The firstResult variable will be set to true, as one would expect. The parent query would first be called, set the parent flag, and then call the child query. The child query would read the flag and return it.

The secondResult variable will be set to false. In an effort to determine whether or not the parentQuery needs to be recomputed, the query system will begin a depth-first search. It will therefore first need to determine if childQuery has changed; to do so, it must recompute the result. Thus, it calls childQuery, which reads context->someStateFlagSet, and determines that the flag is not set (after all, it was set to false by parentQuery!). Thus, the query returns false – a different value than it returned last time – prompting parentQuery to be recomputed. Within the parent query, the cached value of childQuery is used, and the parentQuery returns false, too.
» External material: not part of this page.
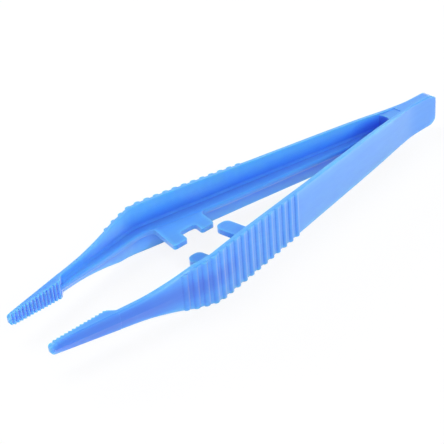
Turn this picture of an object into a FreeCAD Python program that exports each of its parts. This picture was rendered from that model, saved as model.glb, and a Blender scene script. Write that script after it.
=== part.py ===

Does this mean the query system is broken? No, it does not. Modifying global state is an effect, and thus parentQuery is not a “law-abiding” query.

So queries cannot rely on any Context state? Well, not necessary. Sometimes storing state in the context is useful. For instance, a query might request that errors from its child queries not be issued to the user (e.g. if it’s trying to perform a computation that might fail, but that failure is a potential and expected result). So, queries might want to rely on (mutable) context state – however, this cannot be done in query code alone; the context’s implementation must be adjusted to be aware of the state. My hope is that this document contains enough information about the query’s system behavior to help support such an adjustment.